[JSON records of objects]
---*---

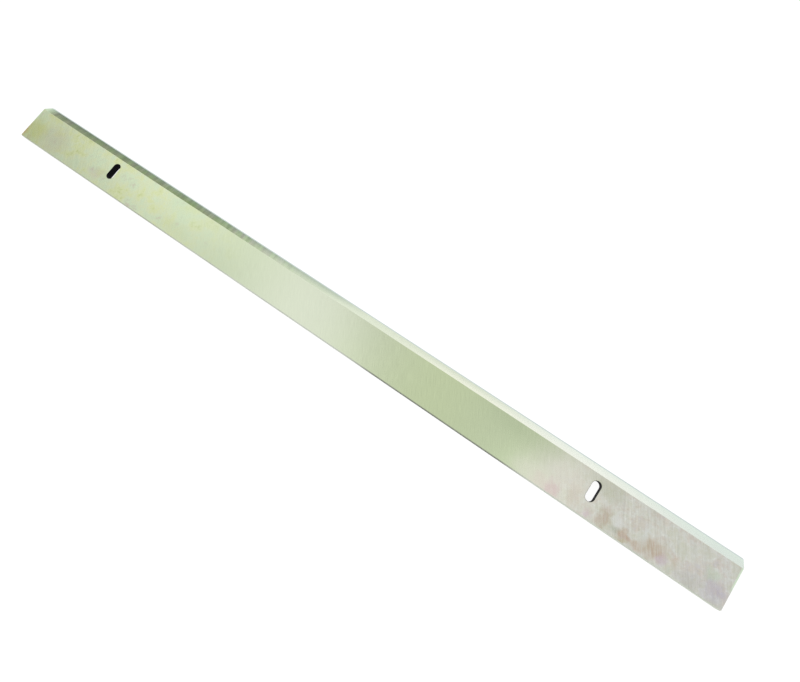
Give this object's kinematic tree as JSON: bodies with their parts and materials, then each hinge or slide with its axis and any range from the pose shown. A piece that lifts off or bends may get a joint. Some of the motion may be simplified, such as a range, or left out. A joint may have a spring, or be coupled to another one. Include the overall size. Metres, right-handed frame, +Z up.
{
  "type": "planer knife",
  "caption": "Long flat ground-steel planer knife with a bevelled and honed cutting edge, square ends and an obround locating slot near each end.",
  "frame": {"origin": "on the flat rake face that the knife lies on, at mid-length and mid-width", "axes": "+X along the knife, +Y across it to the cutting edge, +Z up through the thickness to the bevelled face"},
  "size_m": [0.319, 0.018, 0.0032],
  "materials": {
    "ground_tool_steel": "satin"
  },
  "bodies": {
    "root": {"planer_knife": "ground_tool_steel"}
  },
  "joints": []
}
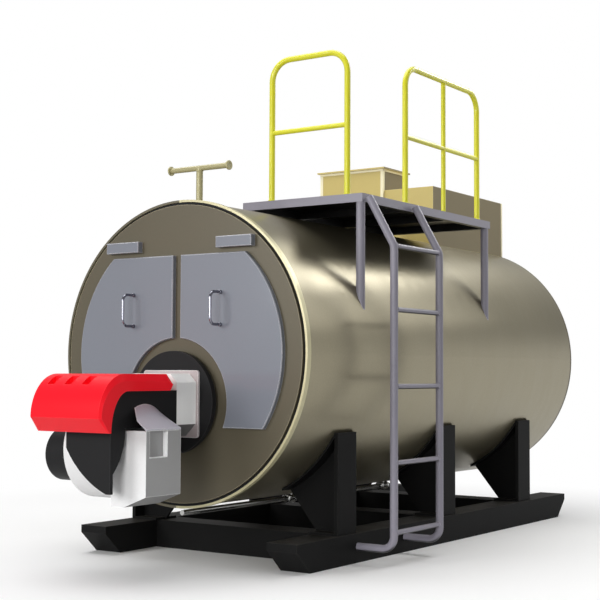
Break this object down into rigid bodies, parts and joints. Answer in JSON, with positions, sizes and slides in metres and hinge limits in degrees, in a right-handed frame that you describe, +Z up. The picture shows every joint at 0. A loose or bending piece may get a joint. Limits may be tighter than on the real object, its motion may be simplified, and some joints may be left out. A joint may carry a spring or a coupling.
{
  "type": "industrial boiler",
  "caption": "Packaged horizontal fire-tube boiler on a skid, with hung front doors, a forced-draught burner, a top platform with guard rails and a side ladder",
  "frame": {"origin": "on the floor below the front end of the shell, in the middle of its width", "axes": "+X right of the front face, +Y from the burner end to the rear, +Z up"},
  "size_m": [2.4358, 5.843, 3.799],
  "materials": {
    "olive_metal": "brushed olive metallic",
    "trim_metal": "bright",
    "front_paint": "satin",
    "door_paint": "satin",
    "chrome": "polished",
    "frame_paint": "satin",
    "rail_paint": "gloss",
    "black_paint": "satin",
    "burner_black": "matte",
    "hood_red": "gloss",
    "light_grey": "satin",
    "box_tan": "satin",
    "tee_brass": "satin",
    "drain_steel": "bright"
  },
  "bodies": {
    "root": {"shell": "olive_metal", "front_rim": "trim_metal", "front_plate": "front_paint", "rear_plate": "front_paint", "door_left": "door_paint", "door_right": "door_paint", "door_hanger_left": "door_paint", "door_hanger_right": "door_paint", "door_handle_left": "chrome", "door_handle_right": "chrome", "burner_disc": "burner_black", "burner_flange": "light_grey", "burner_neck": "light_grey", "burner_hood": "hood_red", "burner_body": "burner_black", "fan_scroll": "light_grey", "fan_motor": "burner_black", "intake_box": "light_grey", "vent_tee": "tee_brass", "platform_deck": "frame_paint", "platform_frame": "frame_paint", "platform_leg_front": "frame_paint", "platform_leg_rear": "frame_paint", "guard_rail_front": "rail_paint", "guard_rail_side": "rail_paint", "ladder_stringer_front": "frame_paint", "ladder_stringer_rear": "frame_paint", "ladder_rung_1": "frame_paint", "ladder_rung_2": "frame_paint", "ladder_rung_3": "frame_paint", "ladder_rung_4": "frame_paint", "ladder_rung_5": "frame_paint", "smoke_box": "box_tan", "flue_box": "box_tan", "flue_box_lid": "box_tan", "skid_beam_left": "black_paint", "skid_beam_right": "black_paint", "skid_cross_front": "black_paint", "skid_cross_middle": "black_paint", "skid_cross_rear": "black_paint", "saddle_left_1": "black_paint", "saddle_left_2": "black_paint", "saddle_left_3": "black_paint", "saddle_right_1": "black_paint", "saddle_right_2": "black_paint", "saddle_right_3": "black_paint", "drain_line": "drain_steel"}
  },
  "joints": []
}
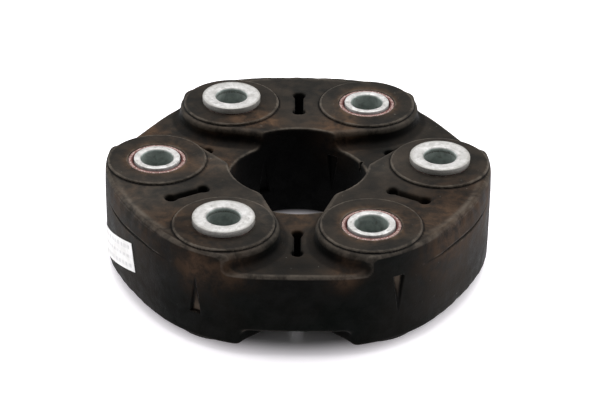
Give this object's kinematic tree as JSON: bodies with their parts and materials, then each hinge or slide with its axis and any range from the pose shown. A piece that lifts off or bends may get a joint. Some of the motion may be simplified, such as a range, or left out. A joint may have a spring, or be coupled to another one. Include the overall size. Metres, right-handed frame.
{
  "type": "flexible disc coupling",
  "caption": "Round rubber disc coupling for a propeller shaft, with steel bolt sleeves on one pitch circle, alternately collared, wound cord loops inside and a centre hole.",
  "frame": {"origin": "centre of the coupling: on the shaft axis, half way between the flush ends of its sleeves", "axes": "+Z along the shaft axis towards the driving flange, +X towards the first driving sleeve, +Y towards the middle of a thick link"},
  "size_m": [0.1441, 0.1396, 0.0436],
  "materials": {
    "rubber": "matt black moulded rubber with brown dust and rust stains",
    "zinc_plated_steel": "dull pale grey zinc plate, lightly scuffed",
    "rusty_steel": "bare sheet steel with red-brown surface rust",
    "cord": "wound textile cord",
    "label": "matt white paper sticker"
  },
  "bodies": {
    "driven_bushes": {"bush_sleeve_driven_1": "zinc_plated_steel", "outer_disc_top_driven_1": "rusty_steel", "outer_disc_bottom_driven_1": "rusty_steel", "inner_disc_top_driven_1": "rusty_steel", "inner_disc_bottom_driven_1": "rusty_steel", "bush_sleeve_driven_2": "zinc_plated_steel", "outer_disc_top_driven_2": "rusty_steel", "outer_disc_bottom_driven_2": "rusty_steel", "inner_disc_top_driven_2": "rusty_steel", "inner_disc_bottom_driven_2": "rusty_steel", "bush_sleeve_driven_3": "zinc_plated_steel", "outer_disc_top_driven_3": "rusty_steel", "outer_disc_bottom_driven_3": "rusty_steel", "inner_disc_top_driven_3": "rusty_steel", "inner_disc_bottom_driven_3": "rusty_steel"},
    "coast_cords": {"coast_cord_1": "cord", "coast_cord_2": "cord", "coast_cord_3": "cord"},
    "disc_body": {"rubber_disc": "rubber", "blank_label": "label"},
    "drive_cords": {"drive_cord_top_1": "cord", "drive_cord_bottom_1": "cord", "drive_cord_top_2": "cord", "drive_cord_bottom_2": "cord", "drive_cord_top_3": "cord", "drive_cord_bottom_3": "cord"},
    "driving_bushes": {"bush_sleeve_driving_1": "zinc_plated_steel", "outer_disc_top_driving_1": "rusty_steel", "outer_disc_bottom_driving_1": "rusty_steel", "inner_disc_top_driving_1": "rusty_steel", "inner_disc_bottom_driving_1": "rusty_steel", "bush_sleeve_driving_2": "zinc_plated_steel", "outer_disc_top_driving_2": "rusty_steel", "outer_disc_bottom_driving_2": "rusty_steel", "inner_disc_top_driving_2": "rusty_steel", "inner_disc_bottom_driving_2": "rusty_steel", "bush_sleeve_driving_3": "zinc_plated_steel", "outer_disc_top_driving_3": "rusty_steel", "outer_disc_bottom_driving_3": "rusty_steel", "inner_disc_top_driving_3": "rusty_steel", "inner_disc_bottom_driving_3": "rusty_steel"}
  },
  "joints": [
    {"name": "torsion", "type": "hinge", "parent": "driven_bushes", "child": "coast_cords", "pos_m": [0, 0, 0], "axis": [0, 0, 1], "range_deg": [-4, 4], "stiffness_Nm_per_rad": 3400, "deforming": ["rubber_disc", "coast_cord_1", "coast_cord_2", "coast_cord_3", "drive_cord_top_1", "drive_cord_bottom_1", "drive_cord_top_2", "drive_cord_bottom_2", "drive_cord_top_3", "drive_cord_bottom_3"]},
    {"name": "tilt_y", "type": "hinge", "parent": "coast_cords", "child": "disc_body", "pos_m": [0, 0, 0], "axis": [0, 1, 0], "range_deg": [-2, 2], "stiffness_Nm_per_rad": 115, "deforming": ["rubber_disc", "coast_cord_1", "coast_cord_2", "coast_cord_3", "drive_cord_top_1", "drive_cord_bottom_1", "drive_cord_top_2", "drive_cord_bottom_2", "drive_cord_top_3", "drive_cord_bottom_3"]},
    {"name": "tilt_x", "type": "hinge", "parent": "disc_body", "child": "drive_cords", "pos_m": [0, 0, 0], "axis": [1, 0, 0], "range_deg": [-2, 2], "stiffness_Nm_per_rad": 115, "deforming": ["rubber_disc", "coast_cord_1", "coast_cord_2", "coast_cord_3", "drive_cord_top_1", "drive_cord_bottom_1", "drive_cord_top_2", "drive_cord_bottom_2", "drive_cord_top_3", "drive_cord_bottom_3"]},
    {"name": "axial_float", "type": "slide", "parent": "drive_cords", "child": "driving_bushes", "axis": [0, 0, 1], "range_m": [-0.0015, 0.0015], "stiffness_N_per_m": 60000, "deforming": ["rubber_disc", "coast_cord_1", "coast_cord_2", "coast_cord_3", "drive_cord_top_1", "drive_cord_bottom_1", "drive_cord_top_2", "drive_cord_bottom_2", "drive_cord_top_3", "drive_cord_bottom_3"]}
  ]
}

---*---

Set out every line from the material that contains the string "joints".

  "joints": []
Break this object down into rigid bodies, parts and joints. Answer in JSON, with positions, sizes and slides in metres and hinge limits in degrees, in a right-handed frame that you describe, +Z up. The picture shows every joint at 0. A loose or bending piece may get a joint. Limits may be tighter than on the real object, its motion may be simplified, and some joints may be left out. A joint may carry a spring or a coupling.
  "joints": []
  "joints": [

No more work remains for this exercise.